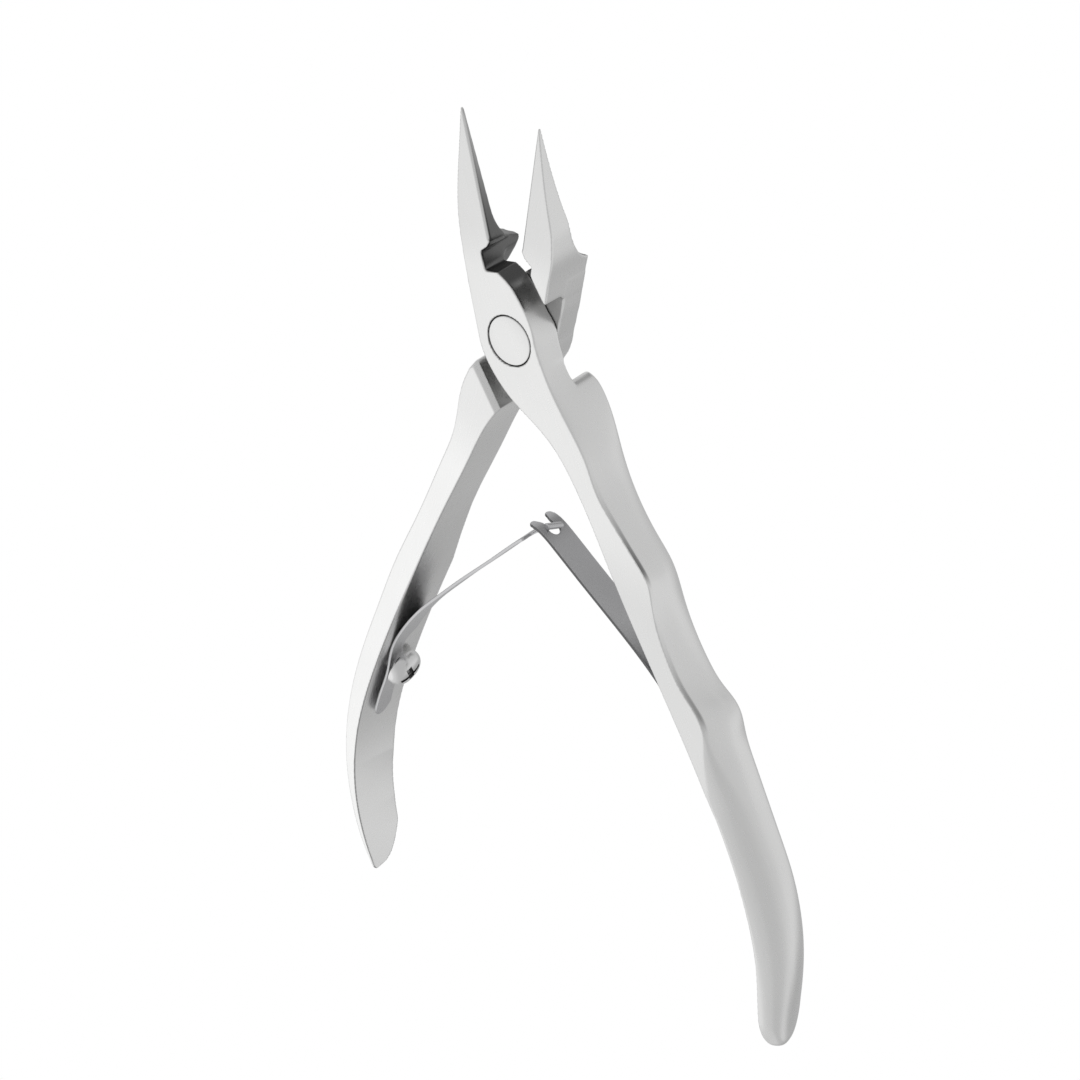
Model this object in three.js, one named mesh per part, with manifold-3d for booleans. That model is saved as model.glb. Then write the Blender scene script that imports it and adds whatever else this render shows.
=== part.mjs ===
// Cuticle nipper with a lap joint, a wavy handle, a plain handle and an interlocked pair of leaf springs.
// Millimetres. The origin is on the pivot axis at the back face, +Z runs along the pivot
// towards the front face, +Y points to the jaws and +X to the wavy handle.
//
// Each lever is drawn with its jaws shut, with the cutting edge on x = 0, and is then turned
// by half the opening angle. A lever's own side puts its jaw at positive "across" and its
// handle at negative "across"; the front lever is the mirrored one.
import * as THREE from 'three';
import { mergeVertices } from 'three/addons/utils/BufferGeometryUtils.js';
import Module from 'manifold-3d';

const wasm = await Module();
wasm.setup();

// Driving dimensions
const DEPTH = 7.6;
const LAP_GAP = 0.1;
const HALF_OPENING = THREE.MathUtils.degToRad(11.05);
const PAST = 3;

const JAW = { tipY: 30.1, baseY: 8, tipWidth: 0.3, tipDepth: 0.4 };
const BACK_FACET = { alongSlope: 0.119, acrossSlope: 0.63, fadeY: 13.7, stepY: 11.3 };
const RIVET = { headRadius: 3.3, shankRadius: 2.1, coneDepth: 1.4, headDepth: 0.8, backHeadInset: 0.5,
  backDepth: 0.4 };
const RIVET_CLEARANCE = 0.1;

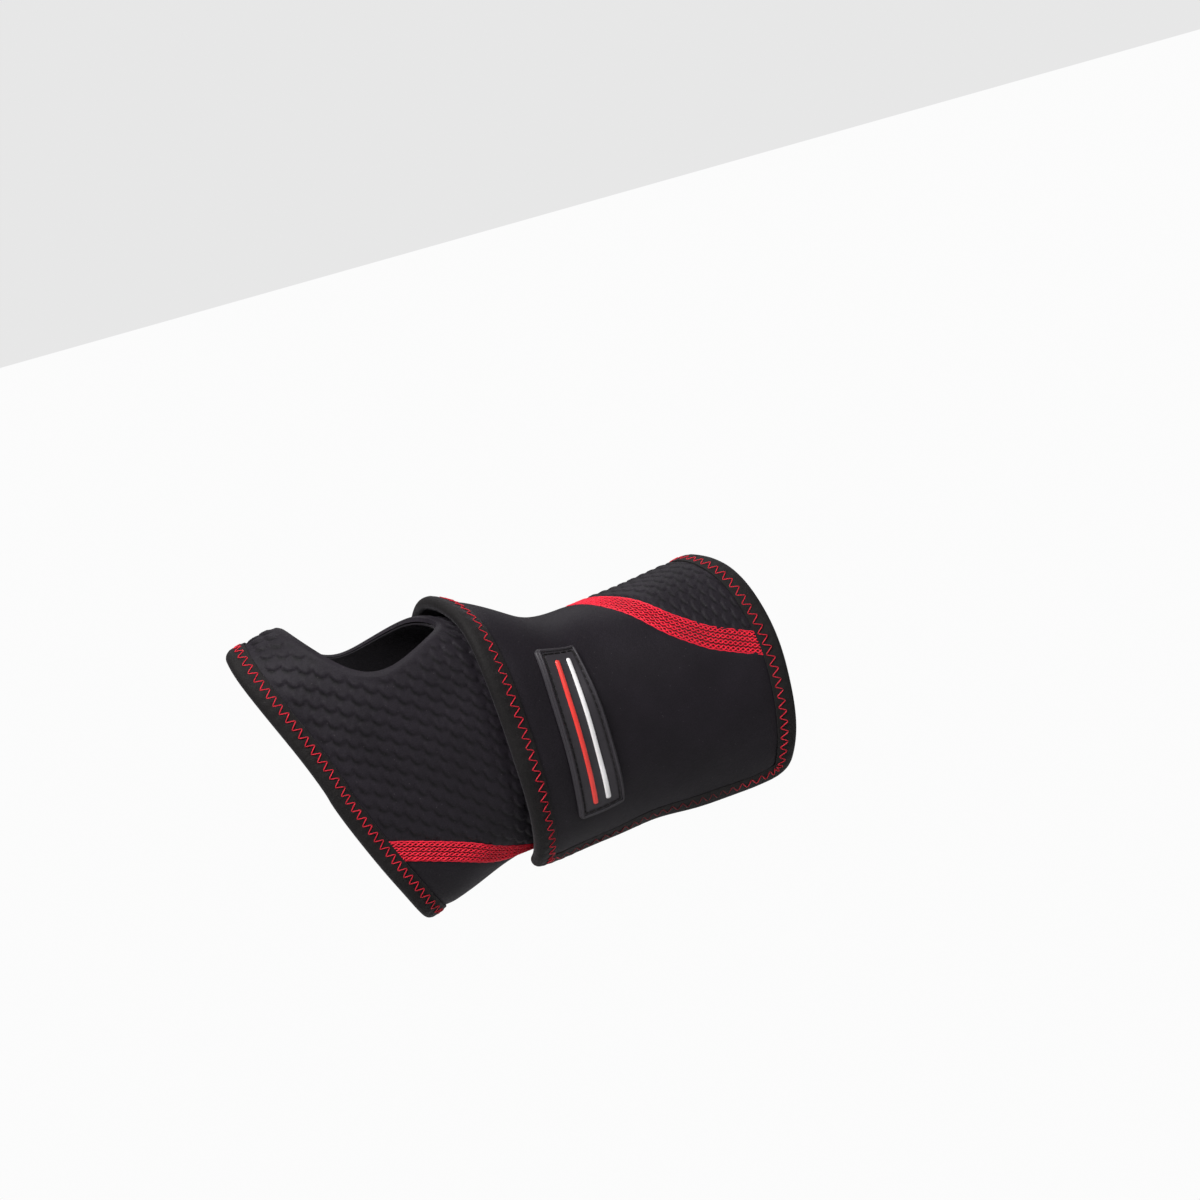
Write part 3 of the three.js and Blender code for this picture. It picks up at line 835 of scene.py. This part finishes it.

--- --- ---

▸ EXERCISE REQUIREMENTS
Copy the material above back out, exactly as written.

▸ RESULT OF THE TASK
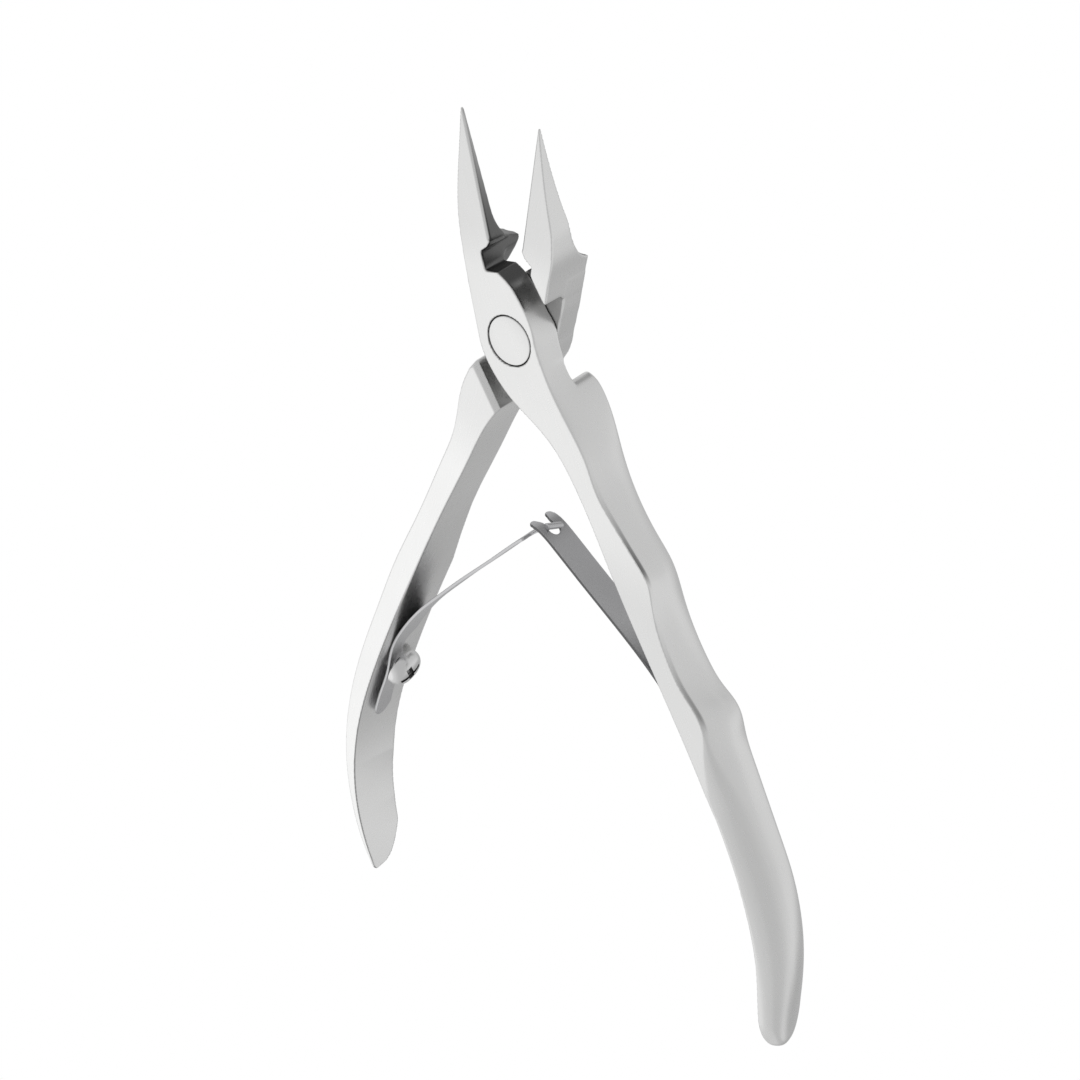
Model this object in three.js, one named mesh per part, with manifold-3d for booleans. That model is saved as model.glb. Then write the Blender scene script that imports it and adds whatever else this render shows.
=== part.mjs ===
// Cuticle nipper with a lap joint, a wavy handle, a plain handle and an interlocked pair of leaf springs.
// Millimetres. The origin is on the pivot axis at the back face, +Z runs along the pivot
// towards the front face, +Y points to the jaws and +X to the wavy handle.
//
// Each lever is drawn with its jaws shut, with the cutting edge on x = 0, and is then turned
// by half the opening angle. A lever's own side puts its jaw at positive "across" and its
// handle at negative "across"; the front lever is the mirrored one.
import * as THREE from 'three';
import { mergeVertices } from 'three/addons/utils/BufferGeometryUtils.js';
import Module from 'manifold-3d';

const wasm = await Module();
wasm.setup();

// Driving dimensions
const DEPTH = 7.6;
const LAP_GAP = 0.1;
const HALF_OPENING = THREE.MathUtils.degToRad(11.05);
const PAST = 3;

const JAW = { tipY: 30.1, baseY: 8, tipWidth: 0.3, tipDepth: 0.4 };
const BACK_FACET = { alongSlope: 0.119, acrossSlope: 0.63, fadeY: 13.7, stepY: 11.3 };
const RIVET = { headRadius: 3.3, shankRadius: 2.1, coneDepth: 1.4, headDepth: 0.8, backHeadInset: 0.5,
  backDepth: 0.4 };
const RIVET_CLEARANCE = 0.1;

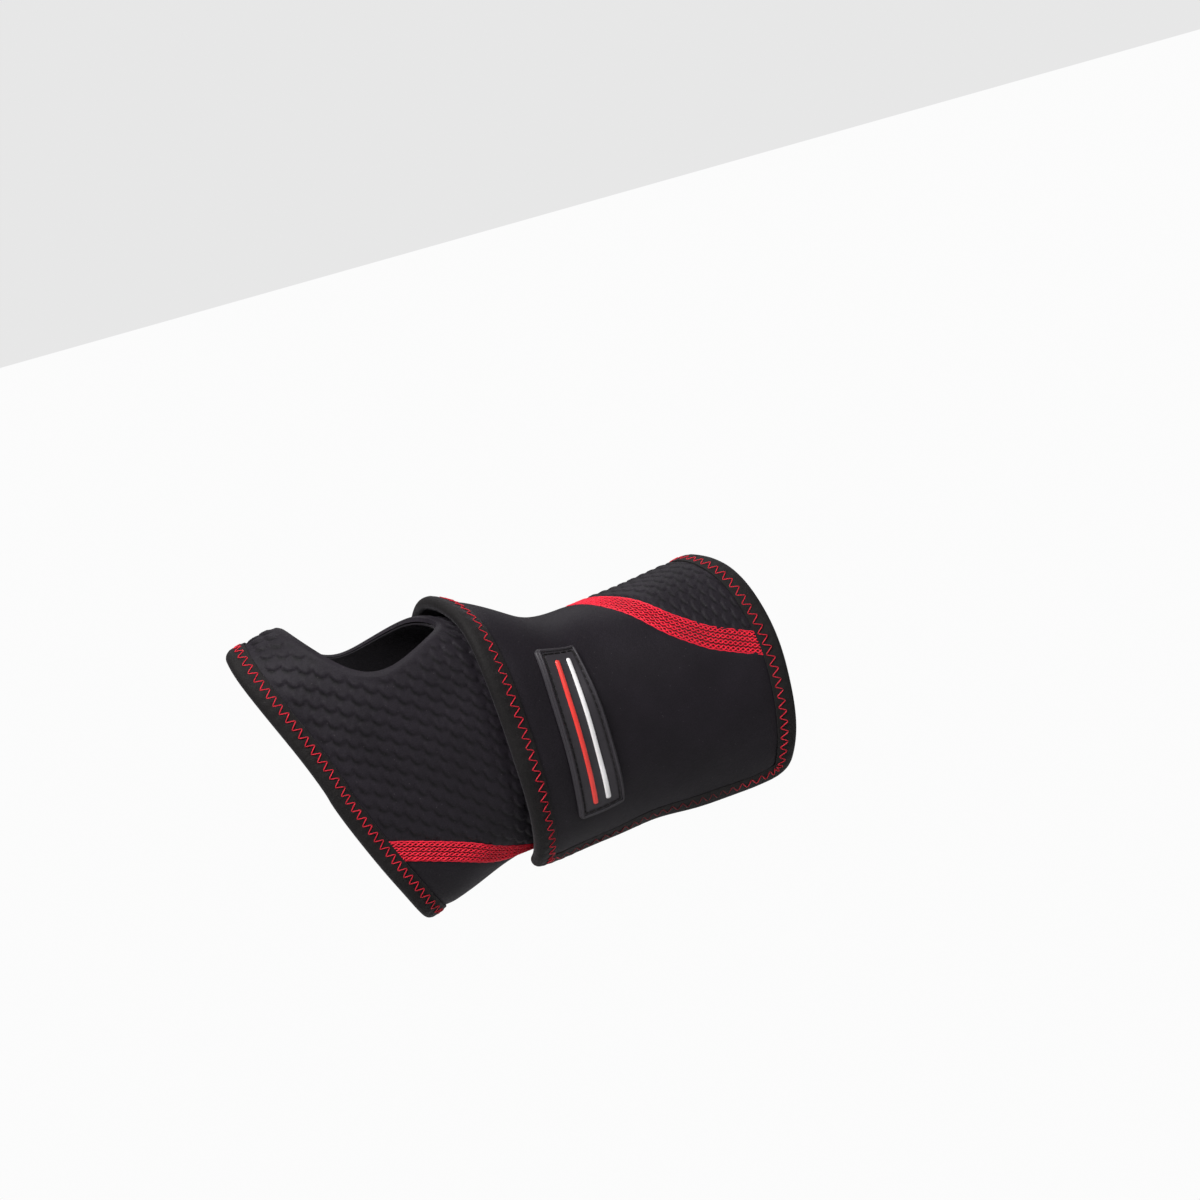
Write part 3 of the three.js and Blender code for this picture. It picks up at line 835 of scene.py. This part finishes it.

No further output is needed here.